**Prompt:**
Extract, without alteration, each line from the start of the listing to the line bearing "under the middle.".

[Extracted records]
--- Start ---

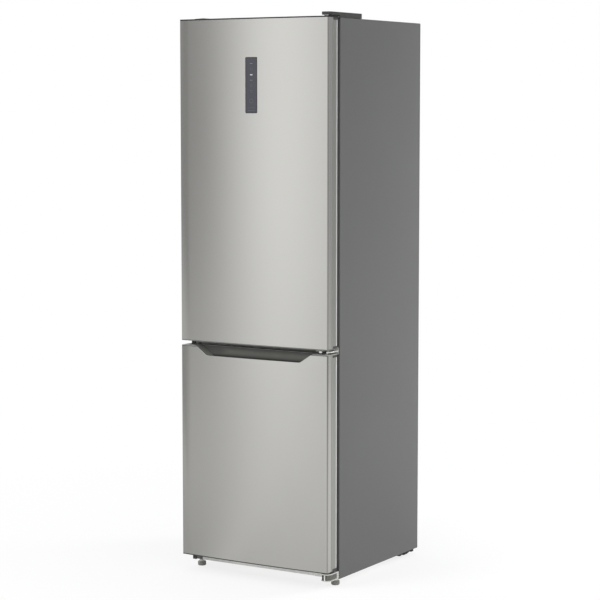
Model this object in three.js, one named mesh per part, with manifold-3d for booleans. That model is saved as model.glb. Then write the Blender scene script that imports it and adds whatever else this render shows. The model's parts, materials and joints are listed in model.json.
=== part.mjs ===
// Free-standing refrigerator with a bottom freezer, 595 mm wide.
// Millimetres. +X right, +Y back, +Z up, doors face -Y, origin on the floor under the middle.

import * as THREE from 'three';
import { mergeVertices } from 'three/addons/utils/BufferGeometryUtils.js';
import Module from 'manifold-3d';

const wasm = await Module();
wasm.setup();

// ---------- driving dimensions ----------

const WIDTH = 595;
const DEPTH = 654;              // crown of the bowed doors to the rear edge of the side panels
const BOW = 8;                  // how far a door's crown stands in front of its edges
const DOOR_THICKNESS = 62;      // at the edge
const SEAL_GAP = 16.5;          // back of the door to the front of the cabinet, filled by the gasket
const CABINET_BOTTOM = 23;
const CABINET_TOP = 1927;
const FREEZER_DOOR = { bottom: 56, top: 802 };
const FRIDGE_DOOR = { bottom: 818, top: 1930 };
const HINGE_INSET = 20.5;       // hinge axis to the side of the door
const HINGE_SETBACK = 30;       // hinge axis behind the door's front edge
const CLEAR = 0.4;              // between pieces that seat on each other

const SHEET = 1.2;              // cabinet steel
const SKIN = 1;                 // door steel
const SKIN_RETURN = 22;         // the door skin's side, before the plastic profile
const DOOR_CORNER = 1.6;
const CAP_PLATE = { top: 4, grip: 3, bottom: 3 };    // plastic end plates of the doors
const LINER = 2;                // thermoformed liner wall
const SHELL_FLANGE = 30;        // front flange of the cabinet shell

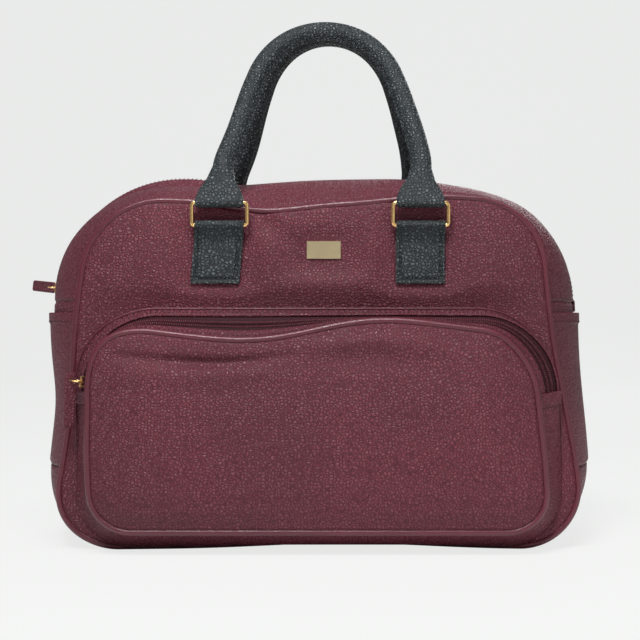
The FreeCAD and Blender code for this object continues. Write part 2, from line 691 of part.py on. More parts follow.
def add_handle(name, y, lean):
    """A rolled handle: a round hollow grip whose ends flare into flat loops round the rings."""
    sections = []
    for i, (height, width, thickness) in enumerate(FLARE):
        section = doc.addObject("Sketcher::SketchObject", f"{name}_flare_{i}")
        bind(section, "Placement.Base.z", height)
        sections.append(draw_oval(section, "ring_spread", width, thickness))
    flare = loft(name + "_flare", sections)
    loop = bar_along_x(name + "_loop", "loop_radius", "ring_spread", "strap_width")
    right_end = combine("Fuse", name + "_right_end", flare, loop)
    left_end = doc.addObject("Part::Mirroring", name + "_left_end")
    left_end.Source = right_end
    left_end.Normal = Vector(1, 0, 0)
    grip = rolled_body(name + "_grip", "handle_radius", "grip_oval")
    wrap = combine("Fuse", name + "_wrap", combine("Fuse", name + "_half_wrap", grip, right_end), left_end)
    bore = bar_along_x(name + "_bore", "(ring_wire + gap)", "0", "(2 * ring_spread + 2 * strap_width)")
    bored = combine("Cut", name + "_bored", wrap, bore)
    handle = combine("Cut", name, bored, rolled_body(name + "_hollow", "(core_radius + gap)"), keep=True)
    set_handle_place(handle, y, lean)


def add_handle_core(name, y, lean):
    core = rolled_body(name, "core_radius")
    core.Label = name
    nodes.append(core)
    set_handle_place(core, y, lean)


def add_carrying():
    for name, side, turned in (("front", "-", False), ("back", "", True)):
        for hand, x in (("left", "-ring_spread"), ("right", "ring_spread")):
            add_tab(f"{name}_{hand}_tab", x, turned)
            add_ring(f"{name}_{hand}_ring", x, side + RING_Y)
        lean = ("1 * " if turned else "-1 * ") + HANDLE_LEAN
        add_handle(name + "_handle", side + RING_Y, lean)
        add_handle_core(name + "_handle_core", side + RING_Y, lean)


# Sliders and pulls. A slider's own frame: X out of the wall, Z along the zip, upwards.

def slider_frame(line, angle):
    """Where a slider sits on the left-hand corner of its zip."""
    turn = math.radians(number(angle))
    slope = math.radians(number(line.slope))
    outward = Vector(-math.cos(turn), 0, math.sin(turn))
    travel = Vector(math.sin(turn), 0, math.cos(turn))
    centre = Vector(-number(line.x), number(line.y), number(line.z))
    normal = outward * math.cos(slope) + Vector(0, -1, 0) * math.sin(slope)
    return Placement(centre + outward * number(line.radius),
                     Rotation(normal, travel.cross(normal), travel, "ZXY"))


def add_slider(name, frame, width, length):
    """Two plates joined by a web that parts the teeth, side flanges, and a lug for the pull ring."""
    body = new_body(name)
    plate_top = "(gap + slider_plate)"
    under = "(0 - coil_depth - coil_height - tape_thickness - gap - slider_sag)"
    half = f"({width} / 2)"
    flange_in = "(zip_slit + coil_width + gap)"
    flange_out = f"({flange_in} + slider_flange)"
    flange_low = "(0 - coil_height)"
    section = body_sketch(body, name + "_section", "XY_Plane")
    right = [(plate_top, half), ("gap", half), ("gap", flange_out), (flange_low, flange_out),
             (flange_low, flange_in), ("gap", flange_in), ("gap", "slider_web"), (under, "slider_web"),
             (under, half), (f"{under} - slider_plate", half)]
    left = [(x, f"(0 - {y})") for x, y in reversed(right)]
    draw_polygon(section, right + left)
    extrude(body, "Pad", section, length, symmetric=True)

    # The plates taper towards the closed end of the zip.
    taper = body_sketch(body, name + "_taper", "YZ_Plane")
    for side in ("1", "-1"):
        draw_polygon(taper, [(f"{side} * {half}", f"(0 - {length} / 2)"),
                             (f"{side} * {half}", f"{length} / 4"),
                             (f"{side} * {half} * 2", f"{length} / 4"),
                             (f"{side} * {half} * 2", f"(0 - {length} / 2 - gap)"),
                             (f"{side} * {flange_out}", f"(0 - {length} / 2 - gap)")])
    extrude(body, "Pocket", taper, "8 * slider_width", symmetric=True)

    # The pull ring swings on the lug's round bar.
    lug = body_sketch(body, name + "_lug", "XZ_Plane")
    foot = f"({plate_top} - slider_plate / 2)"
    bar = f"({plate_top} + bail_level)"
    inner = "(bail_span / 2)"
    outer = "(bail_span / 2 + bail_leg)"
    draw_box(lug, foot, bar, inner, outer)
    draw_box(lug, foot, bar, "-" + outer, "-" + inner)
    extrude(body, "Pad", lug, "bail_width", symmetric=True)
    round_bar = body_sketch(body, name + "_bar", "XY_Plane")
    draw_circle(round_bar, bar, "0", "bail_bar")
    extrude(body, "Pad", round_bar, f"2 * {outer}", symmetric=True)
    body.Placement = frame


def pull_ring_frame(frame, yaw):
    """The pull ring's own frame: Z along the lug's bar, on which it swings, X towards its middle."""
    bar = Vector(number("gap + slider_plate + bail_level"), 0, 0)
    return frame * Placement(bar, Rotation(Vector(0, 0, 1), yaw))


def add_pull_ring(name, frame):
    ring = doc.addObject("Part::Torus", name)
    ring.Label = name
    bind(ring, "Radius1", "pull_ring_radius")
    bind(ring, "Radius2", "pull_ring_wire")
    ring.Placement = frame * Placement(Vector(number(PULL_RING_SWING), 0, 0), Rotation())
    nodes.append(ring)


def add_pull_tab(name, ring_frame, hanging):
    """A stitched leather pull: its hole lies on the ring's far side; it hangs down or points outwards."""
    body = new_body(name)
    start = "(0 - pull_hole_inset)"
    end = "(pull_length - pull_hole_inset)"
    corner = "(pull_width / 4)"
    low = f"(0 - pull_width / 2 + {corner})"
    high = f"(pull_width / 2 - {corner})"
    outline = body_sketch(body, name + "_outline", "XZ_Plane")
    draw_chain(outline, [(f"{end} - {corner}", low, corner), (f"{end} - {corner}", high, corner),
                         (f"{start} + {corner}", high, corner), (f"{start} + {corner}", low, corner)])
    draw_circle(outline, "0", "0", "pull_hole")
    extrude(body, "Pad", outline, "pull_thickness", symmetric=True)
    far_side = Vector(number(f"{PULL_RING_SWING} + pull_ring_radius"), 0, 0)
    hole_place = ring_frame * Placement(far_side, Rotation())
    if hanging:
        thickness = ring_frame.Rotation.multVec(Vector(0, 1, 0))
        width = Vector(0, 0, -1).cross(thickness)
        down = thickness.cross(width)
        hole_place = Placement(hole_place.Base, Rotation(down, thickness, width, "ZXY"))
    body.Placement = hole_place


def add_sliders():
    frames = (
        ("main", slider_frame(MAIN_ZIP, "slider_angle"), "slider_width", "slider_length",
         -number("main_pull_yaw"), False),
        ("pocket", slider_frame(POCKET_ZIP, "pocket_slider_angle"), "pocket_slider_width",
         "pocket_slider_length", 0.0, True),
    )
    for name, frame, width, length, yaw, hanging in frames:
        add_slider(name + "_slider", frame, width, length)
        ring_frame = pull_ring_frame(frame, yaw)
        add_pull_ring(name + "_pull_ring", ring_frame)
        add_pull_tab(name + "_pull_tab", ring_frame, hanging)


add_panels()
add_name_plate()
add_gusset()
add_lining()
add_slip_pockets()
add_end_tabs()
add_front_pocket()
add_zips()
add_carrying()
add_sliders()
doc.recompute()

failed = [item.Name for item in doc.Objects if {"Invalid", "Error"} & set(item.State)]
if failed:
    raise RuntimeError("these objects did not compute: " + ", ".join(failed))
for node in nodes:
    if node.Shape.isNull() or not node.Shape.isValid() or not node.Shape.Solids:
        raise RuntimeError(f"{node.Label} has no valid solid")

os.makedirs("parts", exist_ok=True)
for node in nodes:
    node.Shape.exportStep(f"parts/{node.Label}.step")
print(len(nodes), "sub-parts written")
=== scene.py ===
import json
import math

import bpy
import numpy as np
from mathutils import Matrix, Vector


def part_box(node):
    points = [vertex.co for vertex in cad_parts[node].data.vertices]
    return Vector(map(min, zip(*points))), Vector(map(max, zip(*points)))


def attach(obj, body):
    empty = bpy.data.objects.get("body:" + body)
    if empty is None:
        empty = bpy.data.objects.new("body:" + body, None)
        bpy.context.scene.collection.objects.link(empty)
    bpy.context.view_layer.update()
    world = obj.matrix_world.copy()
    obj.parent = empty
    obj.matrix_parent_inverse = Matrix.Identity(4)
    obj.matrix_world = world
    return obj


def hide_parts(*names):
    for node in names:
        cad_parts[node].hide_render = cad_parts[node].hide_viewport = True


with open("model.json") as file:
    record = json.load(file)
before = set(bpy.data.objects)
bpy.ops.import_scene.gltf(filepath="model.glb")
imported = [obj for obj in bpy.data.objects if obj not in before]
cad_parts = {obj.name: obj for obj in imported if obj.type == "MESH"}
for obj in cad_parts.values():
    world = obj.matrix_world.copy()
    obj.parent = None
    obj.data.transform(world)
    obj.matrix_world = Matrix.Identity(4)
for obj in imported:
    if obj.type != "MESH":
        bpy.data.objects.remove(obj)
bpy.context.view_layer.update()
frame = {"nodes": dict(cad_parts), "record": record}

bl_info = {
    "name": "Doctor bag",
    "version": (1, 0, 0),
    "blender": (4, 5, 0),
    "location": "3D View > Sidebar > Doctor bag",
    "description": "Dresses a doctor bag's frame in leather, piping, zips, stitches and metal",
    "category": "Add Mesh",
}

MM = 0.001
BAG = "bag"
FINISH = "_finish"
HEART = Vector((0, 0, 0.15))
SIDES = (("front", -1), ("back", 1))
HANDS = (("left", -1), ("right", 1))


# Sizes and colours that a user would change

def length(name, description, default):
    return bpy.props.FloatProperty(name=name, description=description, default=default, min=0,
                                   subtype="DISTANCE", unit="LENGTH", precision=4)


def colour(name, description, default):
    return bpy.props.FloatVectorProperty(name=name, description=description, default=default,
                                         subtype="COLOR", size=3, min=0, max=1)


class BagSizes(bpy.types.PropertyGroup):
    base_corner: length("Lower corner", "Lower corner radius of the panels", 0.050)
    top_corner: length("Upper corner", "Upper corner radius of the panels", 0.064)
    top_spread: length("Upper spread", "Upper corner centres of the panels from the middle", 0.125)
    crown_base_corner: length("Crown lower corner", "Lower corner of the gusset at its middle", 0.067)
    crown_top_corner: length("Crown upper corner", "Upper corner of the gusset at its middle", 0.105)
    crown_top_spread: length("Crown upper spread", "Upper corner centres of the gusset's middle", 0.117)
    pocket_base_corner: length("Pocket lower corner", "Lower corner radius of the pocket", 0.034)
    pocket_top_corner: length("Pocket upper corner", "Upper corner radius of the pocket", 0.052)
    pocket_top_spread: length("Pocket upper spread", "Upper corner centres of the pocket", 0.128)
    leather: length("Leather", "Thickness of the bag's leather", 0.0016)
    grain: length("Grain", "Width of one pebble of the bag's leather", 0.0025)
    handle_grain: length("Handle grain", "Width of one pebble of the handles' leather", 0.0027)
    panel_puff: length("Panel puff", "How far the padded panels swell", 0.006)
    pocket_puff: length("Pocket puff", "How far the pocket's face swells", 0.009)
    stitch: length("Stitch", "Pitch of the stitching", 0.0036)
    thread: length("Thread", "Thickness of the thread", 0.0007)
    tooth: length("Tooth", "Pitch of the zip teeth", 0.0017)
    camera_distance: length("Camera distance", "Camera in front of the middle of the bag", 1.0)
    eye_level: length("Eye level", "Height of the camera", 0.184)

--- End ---

**Finished task:**
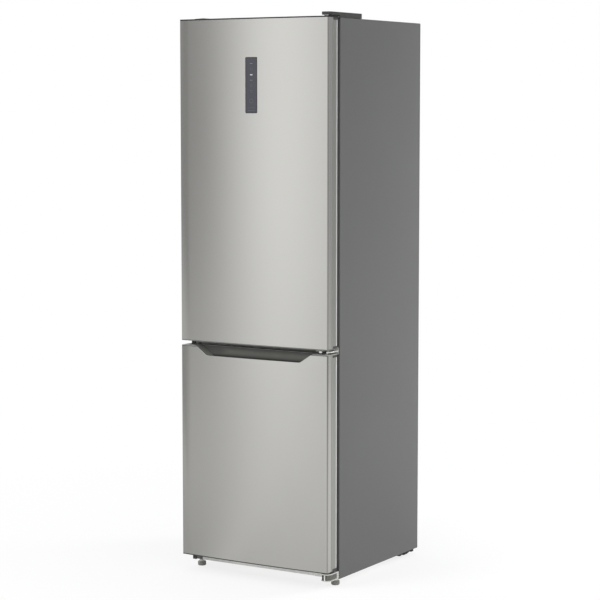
Model this object in three.js, one named mesh per part, with manifold-3d for booleans. That model is saved as model.glb. Then write the Blender scene script that imports it and adds whatever else this render shows. The model's parts, materials and joints are listed in model.json.
=== part.mjs ===
// Free-standing refrigerator with a bottom freezer, 595 mm wide.
// Millimetres. +X right, +Y back, +Z up, doors face -Y, origin on the floor under the middle.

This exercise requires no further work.